Short problem:
Quote, please, the line with "for name, make", the line with "imported = [obj", and every line between them, exactly and with nothing else.

Supplied data:
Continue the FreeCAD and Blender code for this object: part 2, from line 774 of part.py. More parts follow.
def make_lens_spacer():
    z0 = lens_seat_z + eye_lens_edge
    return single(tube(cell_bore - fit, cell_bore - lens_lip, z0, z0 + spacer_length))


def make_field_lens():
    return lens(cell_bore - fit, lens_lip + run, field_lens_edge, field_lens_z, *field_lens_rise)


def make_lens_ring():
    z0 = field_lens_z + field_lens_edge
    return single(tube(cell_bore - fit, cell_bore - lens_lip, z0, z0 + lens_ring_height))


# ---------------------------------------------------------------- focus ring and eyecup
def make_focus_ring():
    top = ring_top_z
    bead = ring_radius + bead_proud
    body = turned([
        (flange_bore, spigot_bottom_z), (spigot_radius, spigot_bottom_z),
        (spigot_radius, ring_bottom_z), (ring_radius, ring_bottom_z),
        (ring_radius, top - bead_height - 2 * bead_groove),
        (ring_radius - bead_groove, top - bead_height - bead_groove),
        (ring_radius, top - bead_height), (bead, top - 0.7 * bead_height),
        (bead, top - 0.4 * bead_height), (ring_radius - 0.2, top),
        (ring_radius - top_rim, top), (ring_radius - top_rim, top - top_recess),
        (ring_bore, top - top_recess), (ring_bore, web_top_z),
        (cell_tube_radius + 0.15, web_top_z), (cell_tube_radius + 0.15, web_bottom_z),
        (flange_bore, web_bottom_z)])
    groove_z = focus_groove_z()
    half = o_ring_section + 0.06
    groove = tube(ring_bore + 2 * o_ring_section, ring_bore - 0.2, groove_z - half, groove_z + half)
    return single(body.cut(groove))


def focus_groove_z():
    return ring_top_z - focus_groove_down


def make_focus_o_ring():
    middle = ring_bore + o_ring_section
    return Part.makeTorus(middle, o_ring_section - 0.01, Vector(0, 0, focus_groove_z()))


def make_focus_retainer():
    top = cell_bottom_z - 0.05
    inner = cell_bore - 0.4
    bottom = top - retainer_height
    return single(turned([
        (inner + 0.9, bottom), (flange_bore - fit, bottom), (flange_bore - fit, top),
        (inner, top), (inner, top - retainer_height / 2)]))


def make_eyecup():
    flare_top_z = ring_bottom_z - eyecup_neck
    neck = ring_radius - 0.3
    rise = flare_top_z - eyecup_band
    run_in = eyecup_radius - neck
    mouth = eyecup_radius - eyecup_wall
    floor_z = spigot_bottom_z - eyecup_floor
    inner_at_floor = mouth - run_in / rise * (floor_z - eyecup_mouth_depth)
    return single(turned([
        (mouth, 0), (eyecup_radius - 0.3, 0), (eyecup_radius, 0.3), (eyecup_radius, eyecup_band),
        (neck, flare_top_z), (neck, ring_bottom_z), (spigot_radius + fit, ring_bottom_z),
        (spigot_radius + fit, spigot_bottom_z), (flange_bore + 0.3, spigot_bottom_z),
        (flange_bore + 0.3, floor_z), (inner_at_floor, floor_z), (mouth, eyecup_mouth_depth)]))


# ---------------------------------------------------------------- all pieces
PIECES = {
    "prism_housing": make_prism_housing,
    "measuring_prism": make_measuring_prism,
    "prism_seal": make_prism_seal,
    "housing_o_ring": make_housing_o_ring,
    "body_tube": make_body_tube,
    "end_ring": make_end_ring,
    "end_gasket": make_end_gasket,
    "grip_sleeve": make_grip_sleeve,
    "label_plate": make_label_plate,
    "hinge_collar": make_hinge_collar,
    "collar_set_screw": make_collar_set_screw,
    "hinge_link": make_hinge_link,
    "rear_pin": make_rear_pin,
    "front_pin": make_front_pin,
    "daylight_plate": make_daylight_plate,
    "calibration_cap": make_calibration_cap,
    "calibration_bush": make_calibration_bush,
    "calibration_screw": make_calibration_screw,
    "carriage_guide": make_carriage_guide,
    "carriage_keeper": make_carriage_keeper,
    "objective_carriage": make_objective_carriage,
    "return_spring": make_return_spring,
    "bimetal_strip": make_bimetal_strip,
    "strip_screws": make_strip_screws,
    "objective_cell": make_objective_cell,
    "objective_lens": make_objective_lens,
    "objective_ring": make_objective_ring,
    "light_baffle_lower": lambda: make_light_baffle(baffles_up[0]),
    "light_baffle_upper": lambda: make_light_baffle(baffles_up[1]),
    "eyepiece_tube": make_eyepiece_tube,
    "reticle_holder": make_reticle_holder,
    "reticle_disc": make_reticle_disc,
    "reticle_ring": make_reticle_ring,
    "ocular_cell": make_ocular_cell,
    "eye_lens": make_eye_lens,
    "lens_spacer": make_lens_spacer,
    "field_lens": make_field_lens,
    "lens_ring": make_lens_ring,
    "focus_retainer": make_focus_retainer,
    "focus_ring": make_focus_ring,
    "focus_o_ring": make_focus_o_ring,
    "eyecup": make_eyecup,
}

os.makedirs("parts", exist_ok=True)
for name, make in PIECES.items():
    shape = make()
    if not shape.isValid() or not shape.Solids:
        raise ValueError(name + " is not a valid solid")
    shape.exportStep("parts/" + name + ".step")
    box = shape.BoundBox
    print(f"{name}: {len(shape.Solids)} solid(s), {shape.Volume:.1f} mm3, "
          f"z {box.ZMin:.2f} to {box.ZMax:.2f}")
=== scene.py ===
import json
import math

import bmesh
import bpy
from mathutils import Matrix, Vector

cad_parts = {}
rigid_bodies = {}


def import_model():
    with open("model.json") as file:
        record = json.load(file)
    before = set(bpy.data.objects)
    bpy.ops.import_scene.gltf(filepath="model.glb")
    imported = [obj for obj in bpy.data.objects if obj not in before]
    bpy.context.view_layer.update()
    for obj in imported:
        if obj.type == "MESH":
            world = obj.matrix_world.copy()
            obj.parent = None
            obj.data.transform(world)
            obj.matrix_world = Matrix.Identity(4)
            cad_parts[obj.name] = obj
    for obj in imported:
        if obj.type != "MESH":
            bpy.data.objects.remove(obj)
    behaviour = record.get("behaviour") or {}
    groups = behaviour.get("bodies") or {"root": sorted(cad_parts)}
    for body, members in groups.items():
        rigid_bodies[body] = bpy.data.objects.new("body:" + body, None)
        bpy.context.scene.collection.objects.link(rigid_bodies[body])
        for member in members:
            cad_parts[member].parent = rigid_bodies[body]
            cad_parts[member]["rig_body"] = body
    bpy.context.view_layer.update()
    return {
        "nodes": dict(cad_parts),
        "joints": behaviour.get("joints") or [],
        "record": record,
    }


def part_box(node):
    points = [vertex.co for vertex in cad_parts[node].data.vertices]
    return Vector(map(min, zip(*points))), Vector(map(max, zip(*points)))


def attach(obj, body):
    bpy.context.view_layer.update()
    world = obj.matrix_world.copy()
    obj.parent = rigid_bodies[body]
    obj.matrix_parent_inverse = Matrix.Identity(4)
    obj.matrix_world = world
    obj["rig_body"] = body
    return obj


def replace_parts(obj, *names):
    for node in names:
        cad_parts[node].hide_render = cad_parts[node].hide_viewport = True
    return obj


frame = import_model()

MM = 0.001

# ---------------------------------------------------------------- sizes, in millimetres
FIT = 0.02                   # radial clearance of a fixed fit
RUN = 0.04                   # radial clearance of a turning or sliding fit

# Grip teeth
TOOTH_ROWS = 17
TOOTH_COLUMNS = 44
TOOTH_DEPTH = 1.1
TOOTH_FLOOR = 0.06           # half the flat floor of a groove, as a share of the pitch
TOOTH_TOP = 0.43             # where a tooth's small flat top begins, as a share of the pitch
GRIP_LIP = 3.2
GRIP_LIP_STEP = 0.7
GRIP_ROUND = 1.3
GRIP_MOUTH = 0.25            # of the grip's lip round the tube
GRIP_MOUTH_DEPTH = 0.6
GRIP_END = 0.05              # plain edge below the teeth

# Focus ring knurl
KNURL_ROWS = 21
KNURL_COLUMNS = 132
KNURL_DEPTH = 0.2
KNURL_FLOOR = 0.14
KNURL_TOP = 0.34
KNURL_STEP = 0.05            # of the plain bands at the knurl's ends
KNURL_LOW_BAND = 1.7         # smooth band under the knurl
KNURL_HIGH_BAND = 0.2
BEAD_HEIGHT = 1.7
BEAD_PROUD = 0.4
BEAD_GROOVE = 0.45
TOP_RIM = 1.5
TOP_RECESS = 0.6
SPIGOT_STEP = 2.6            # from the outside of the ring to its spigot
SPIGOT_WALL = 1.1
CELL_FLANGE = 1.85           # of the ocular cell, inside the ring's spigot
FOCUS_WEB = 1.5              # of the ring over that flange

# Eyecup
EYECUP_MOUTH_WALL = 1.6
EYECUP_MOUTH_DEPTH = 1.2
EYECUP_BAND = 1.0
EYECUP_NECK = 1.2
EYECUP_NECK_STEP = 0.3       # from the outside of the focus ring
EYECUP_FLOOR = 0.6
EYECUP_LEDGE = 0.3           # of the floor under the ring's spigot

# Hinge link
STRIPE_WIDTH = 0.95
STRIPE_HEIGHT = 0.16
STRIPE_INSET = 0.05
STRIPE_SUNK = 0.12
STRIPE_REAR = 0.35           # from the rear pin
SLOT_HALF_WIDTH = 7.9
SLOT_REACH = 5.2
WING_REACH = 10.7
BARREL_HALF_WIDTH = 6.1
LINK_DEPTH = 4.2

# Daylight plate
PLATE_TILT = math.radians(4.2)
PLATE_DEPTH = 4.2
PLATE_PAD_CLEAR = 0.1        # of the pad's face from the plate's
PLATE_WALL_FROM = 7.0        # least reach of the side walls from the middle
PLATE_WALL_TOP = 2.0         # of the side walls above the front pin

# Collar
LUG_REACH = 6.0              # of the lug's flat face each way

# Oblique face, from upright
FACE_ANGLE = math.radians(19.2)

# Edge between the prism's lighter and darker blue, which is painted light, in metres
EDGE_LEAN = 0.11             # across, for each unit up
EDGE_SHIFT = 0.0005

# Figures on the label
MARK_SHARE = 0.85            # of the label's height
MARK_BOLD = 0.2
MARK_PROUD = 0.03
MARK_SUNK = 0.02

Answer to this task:
for name, make in PIECES.items():
    shape = make()
    if not shape.isValid() or not shape.Solids:
        raise ValueError(name + " is not a valid solid")
    shape.exportStep("parts/" + name + ".step")
    box = shape.BoundBox
    print(f"{name}: {len(shape.Solids)} solid(s), {shape.Volume:.1f} mm3, "
          f"z {box.ZMin:.2f} to {box.ZMax:.2f}")
=== scene.py ===
import json
import math

import bmesh
import bpy
from mathutils import Matrix, Vector

cad_parts = {}
rigid_bodies = {}


def import_model():
    with open("model.json") as file:
        record = json.load(file)
    before = set(bpy.data.objects)
    bpy.ops.import_scene.gltf(filepath="model.glb")
    imported = [obj for obj in bpy.data.objects if obj not in before]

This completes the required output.